TASK DIRECTIONS
Repeat exactly what appears from the opening line of the listing to the line with "along the poles.", inclusive.

============================================================

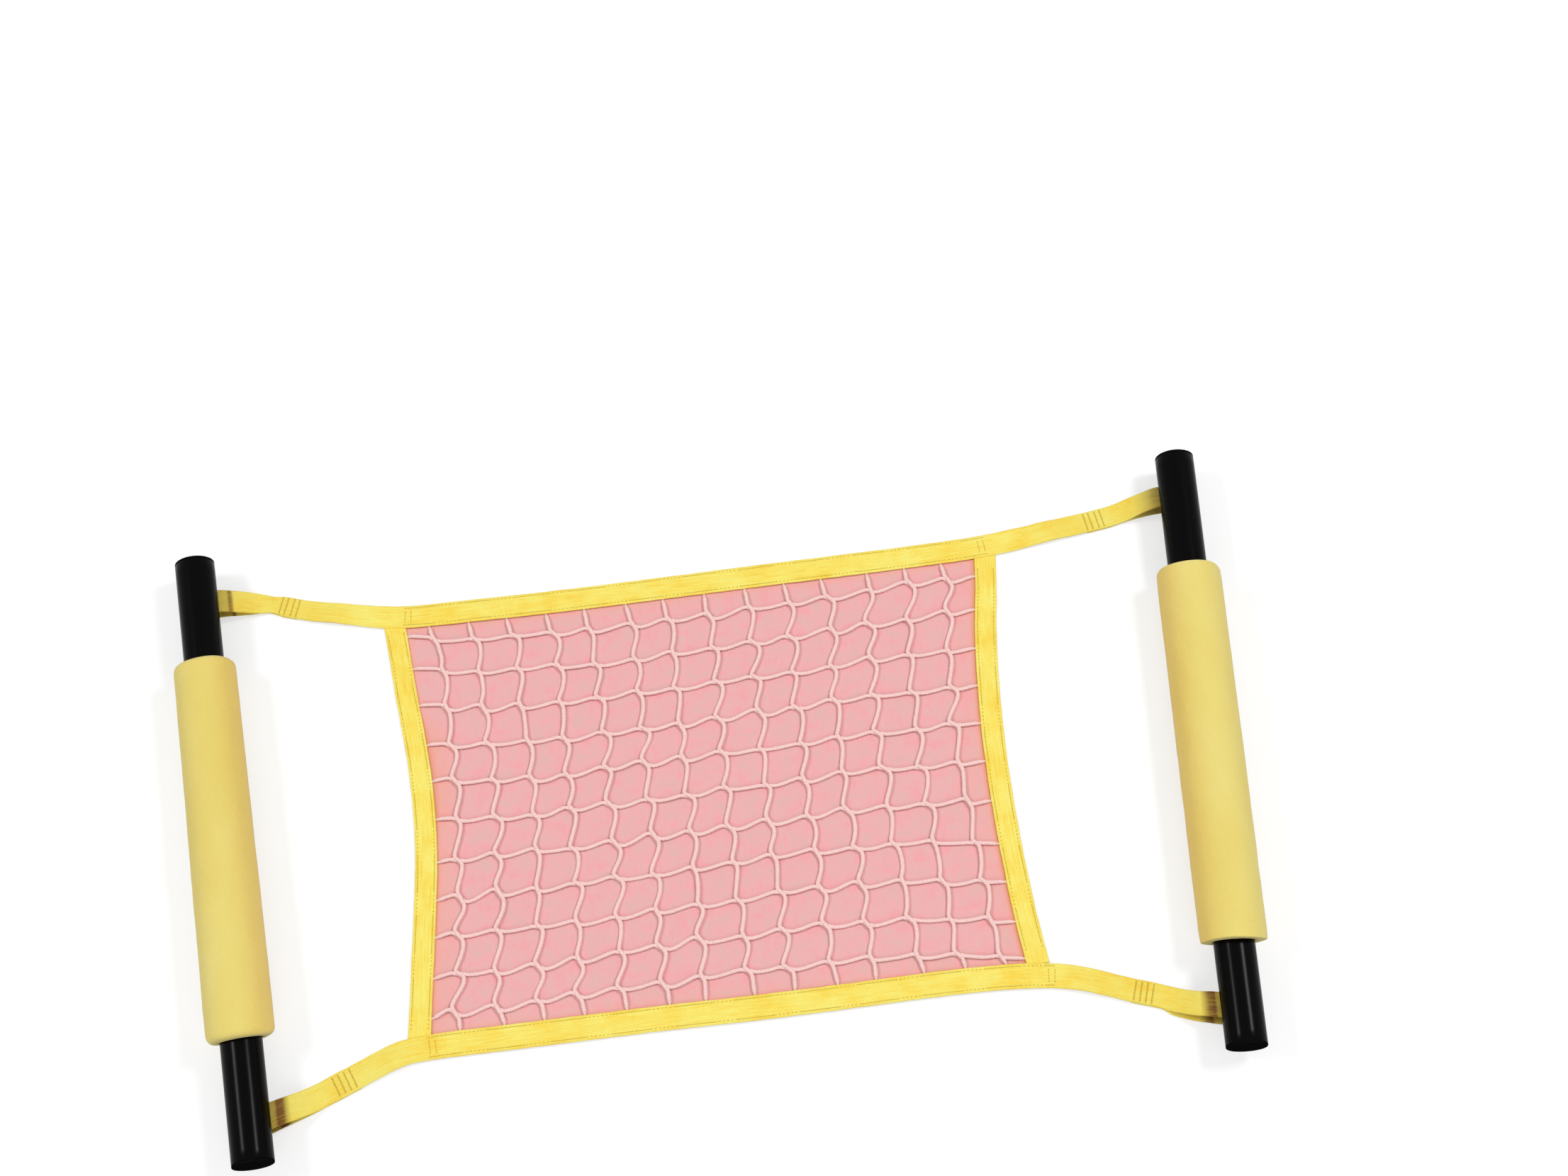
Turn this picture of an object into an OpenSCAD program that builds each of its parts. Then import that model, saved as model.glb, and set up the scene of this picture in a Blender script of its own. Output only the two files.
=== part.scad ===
// Hand-held catch net: a netting panel with a webbing border, hung between two short poles with foam grips.
// It lies on its grips with +Z up. X runs from pole to pole and Y runs along the poles.

/* [Pole] */
// Length of each pole over its two end plugs
pole_length = 500; // [440:10:600]
// Outer diameter of the tube
tube_diameter = 32; // [28:1:36]
// Wall thickness of the tube
tube_wall = 2.5; // [1.5:0.5:4]
// Distance from each upper corner of the panel to the middle of the pole on its side
strap_span = 135; // [127:1:172]
// Angle by which the lower end of each pole leans toward the net, in degrees
pole_lean = 4.3; // [0:0.1:5]

/* [End plugs] */
// Thickness of the plug's rim, which covers the end of the tube
plug_rim = 2; // [1:0.5:4]
// Depth to which the plug reaches into the tube
plug_depth = 14; // [8:1:18]
// Wall thickness of the plug's hollow stem
plug_wall = 2; // [1.5:0.5:3]
// Radial gap between the plug's stem and the tube
plug_clearance = 0.1; // [0.05:0.05:0.2]

/* [Grips] */
// Length of the foam grip
grip_length = 310; // [240:5:320]
// Wall thickness of the foam
grip_wall = 9.5; // [6:0.5:14]
// Radius of the rounded edge at each end of the foam
grip_rounding = 4; // [1:0.5:6]
// Radial gap between the foam and the tube
grip_clearance = 0.1; // [0.05:0.05:0.3]
// Distance of the left grip from the middle of its pole, toward the top end
left_grip_shift = 0; // [-12:1:12]
// Distance of the right grip from the middle of its pole, toward the top end
right_grip_shift = -11; // [-12:1:12]

/* [Webbing] */
// Width of the straps and of the top and bottom borders
webbing_width = 19; // [15:1:22]
// Width of the two side borders
side_webbing_width = 17; // [12:1:19]
// Thickness of one layer of webbing
webbing_thickness = 1.6; // [1:0.1:2]

/* [Panel] */
// Height of the panel over its borders
panel_height = 381; // [330:1:390]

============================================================

SOLUTION FOR THIS TASK
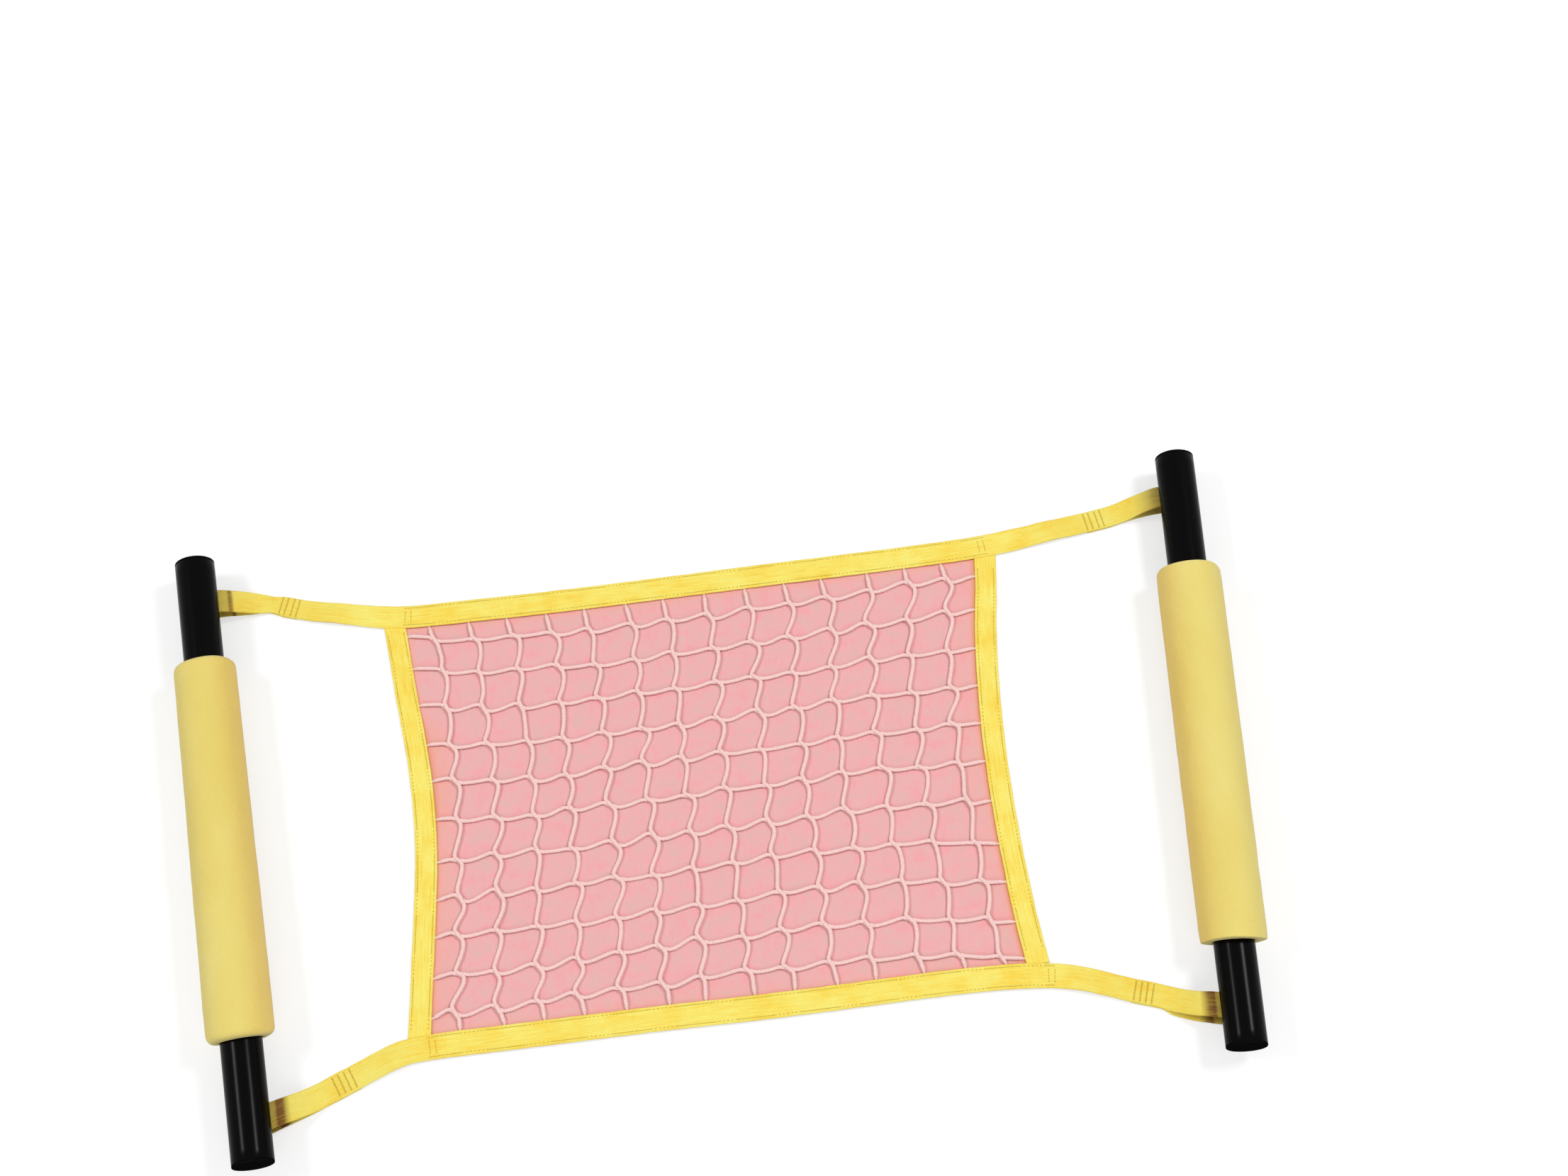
Turn this picture of an object into an OpenSCAD program that builds each of its parts. Then import that model, saved as model.glb, and set up the scene of this picture in a Blender script of its own. Output only the two files.
=== part.scad ===
// Hand-held catch net: a netting panel with a webbing border, hung between two short poles with foam grips.
// It lies on its grips with +Z up. X runs from pole to pole and Y runs along the poles.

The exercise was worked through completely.